The payment industry is going through a series of transformations. The payment methods preferred by customers are shifting from card-present to card-not-present (CNP). The impact of this change can be seen across all stakeholders in the industry. Merchant acquirers and processors who play a pivotal role in the payments industry are the most vulnerable to disruption because of this shift.
First, new payment methods, such as wallets and card readers, are replacing the demand for POS terminals. These devices can be conveniently attached to phones and iPads and used for payment acceptance. In addition, NFC and other mobile payments are expected to increase by over 100% during the coming years. Clearly, this emerging sector cannot be neglected. The obvious threat with CNP is an increase in fraud-prone transactions, and the circumstances demand that the merchant acquirers quickly adapt to CNP. Finally, the migration from traditional card readers to those compliant with EMV involves significant incremental investment. This creates an economic roadblock for merchants to move to this technology. In 2013, only 11.1% of organizations were fully compliant with the standard at the time of their annual baseline assessment. To add to this complexity, the market of merchant acquirers is reaching a saturation point due to intense competition and exponential growth in the number of merchant acquirer players.

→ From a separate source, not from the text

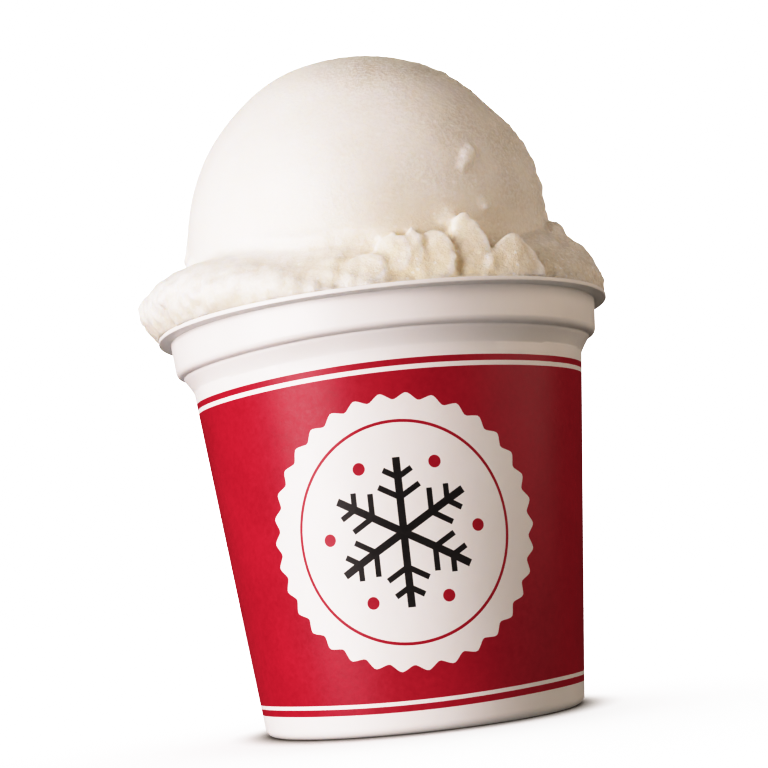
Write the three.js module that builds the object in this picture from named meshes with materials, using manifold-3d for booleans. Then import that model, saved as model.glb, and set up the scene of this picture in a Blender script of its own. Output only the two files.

Here’s what the scenario looks like for top Acquirers in US:
Source: Nilson Report
Here’s what the scenario was like last year:
Source: Nilson Report
Clearly, First Data has made quite a jump, being the fourth largest acquirer in 2013 and moving ahead to top position in 2014. Meanwhile, Citi, which was among the top 5 acquirers in 2013, is falling out of the picture, dropping into the top 9 acquirers in 2014. Clearly, this change in positions highlights who is better able to handle the ongoing transformation.
Some of the key players in the merchant acquiring ecosystem have already embraced the transformation from being pure play acquirer processors to technology/solutions and program management providers. Vantiv, for example, strengthened its stored value card platform by expanding into health savings accounts, disposable gift cards, and reloadable card programs. The company also acquired Litle & Co, specializing in eCommerce and card-not-present transactions. Apart from these, the firm has struck numerous partnerships to include mobile POS and tablet based POS solutions. It has also strengthened its fraud and security portfolio – all in less than 4 years.
Value added services such as Analytics, Loyalty Programs, Proximity Marketing and Prepaid Cards are in huge demand by merchants. Processors and acquirers, being in direct contact with merchants, have a great opportunity to up-sell/cross-sell these solutions and provide platform/program management support to merchants. Of all the value added services, the prepaid and loyalty program development market is expected to be the biggest revenue generator for the industry.